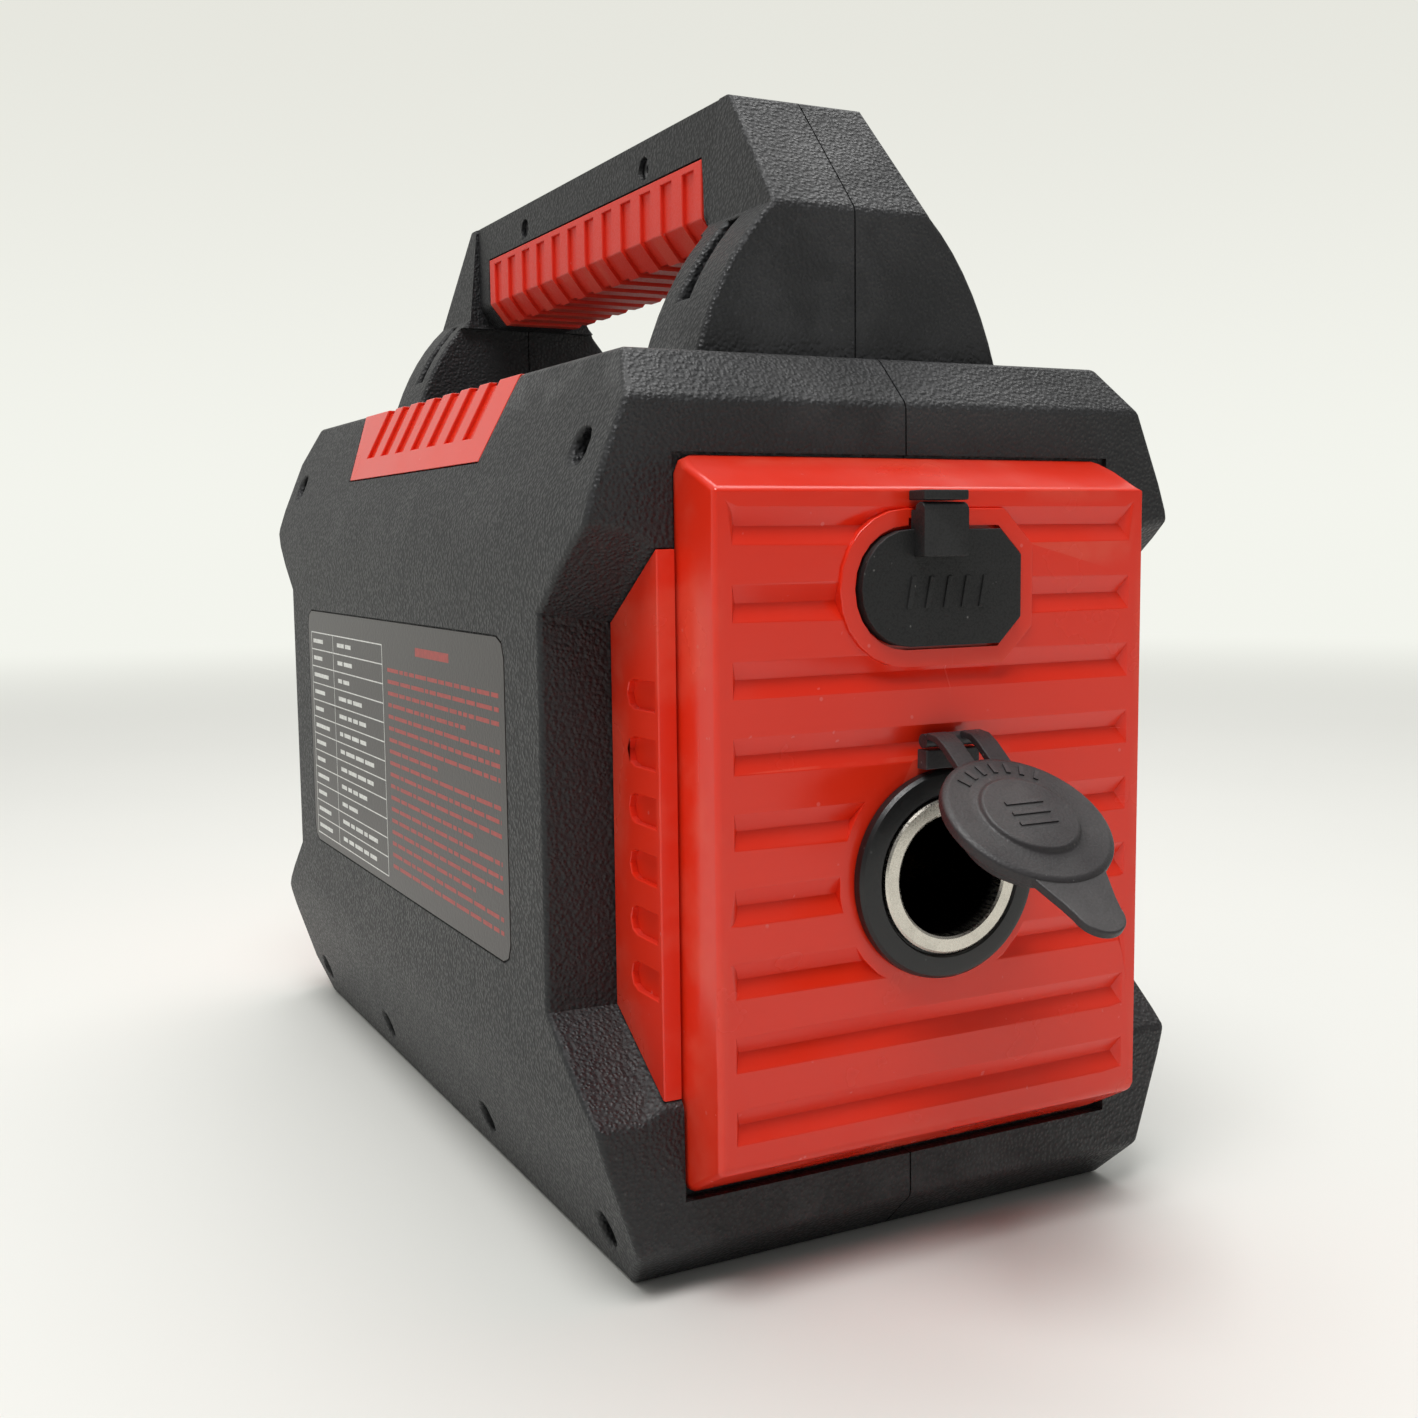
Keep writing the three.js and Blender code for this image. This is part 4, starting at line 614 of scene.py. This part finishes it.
def soft_profile(points, radius, steps=4):
    """Rounds the corners of an open (radius, y) profile; its two ends stay."""
    out = [points[0]]
    for before, corner, after in zip(points, points[1:], points[2:]):
        p, a, b = Vector(corner), Vector(before), Vector(after)
        reach = min(radius, (a - p).length / 2, (b - p).length / 2)
        start, end = p + (a - p).normalized() * reach, p + (b - p).normalized() * reach
        for k in range(steps + 1):
            t = k / steps
            out.append(tuple((1 - t) ** 2 * start + 2 * t * (1 - t) * p + t * t * end))
    out.append(points[-1])
    return out


def plate(outline, y_back, y_front):
    """A closed plate from an (x, z) outline in millimetres, between two y values."""
    mesh = bmesh.new()
    face = mesh.faces.new([mesh.verts.new((x * MM, y_back * MM, z * MM)) for x, z in outline])
    grown = bmesh.ops.extrude_face_region(mesh, geom=[face])
    moved = [v for v in grown["geom"] if isinstance(v, bmesh.types.BMVert)]
    bmesh.ops.translate(mesh, verts=moved, vec=(0, (y_front - y_back) * MM, 0))
    bmesh.ops.recalc_face_normals(mesh, faces=mesh.faces)
    return mesh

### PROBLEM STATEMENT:
Print the material once more, exactly.

### SOLUTION TO THIS TASK:
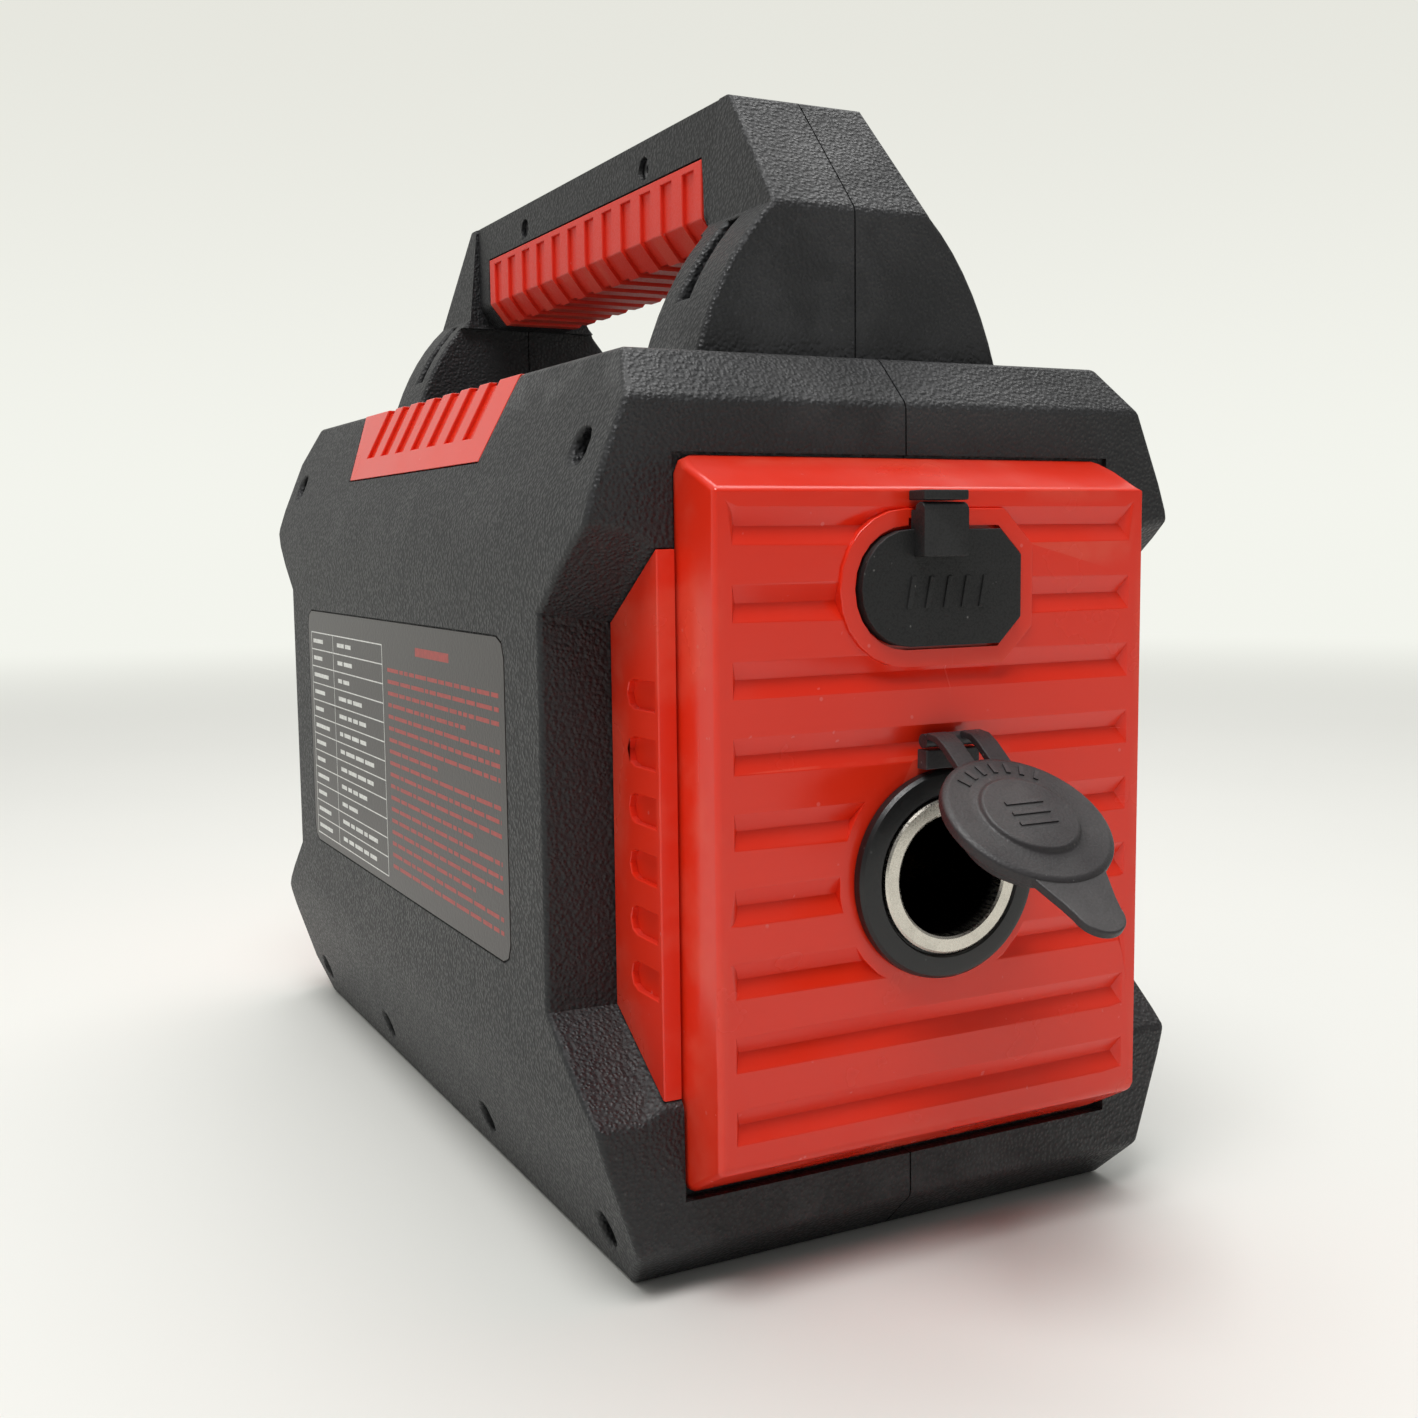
Keep writing the three.js and Blender code for this image. This is part 4, starting at line 614 of scene.py. This part finishes it.
def soft_profile(points, radius, steps=4):
    """Rounds the corners of an open (radius, y) profile; its two ends stay."""
    out = [points[0]]
    for before, corner, after in zip(points, points[1:], points[2:]):
        p, a, b = Vector(corner), Vector(before), Vector(after)
        reach = min(radius, (a - p).length / 2, (b - p).length / 2)
        start, end = p + (a - p).normalized() * reach, p + (b - p).normalized() * reach
        for k in range(steps + 1):
            t = k / steps
            out.append(tuple((1 - t) ** 2 * start + 2 * t * (1 - t) * p + t * t * end))
    out.append(points[-1])
    return out


def plate(outline, y_back, y_front):
    """A closed plate from an (x, z) outline in millimetres, between two y values."""
    mesh = bmesh.new()
    face = mesh.faces.new([mesh.verts.new((x * MM, y_back * MM, z * MM)) for x, z in outline])
    grown = bmesh.ops.extrude_face_region(mesh, geom=[face])
    moved = [v for v in grown["geom"] if isinstance(v, bmesh.types.BMVert)]
    bmesh.ops.translate(mesh, verts=moved, vec=(0, (y_front - y_back) * MM, 0))
    bmesh.ops.recalc_face_normals(mesh, faces=mesh.faces)
    return mesh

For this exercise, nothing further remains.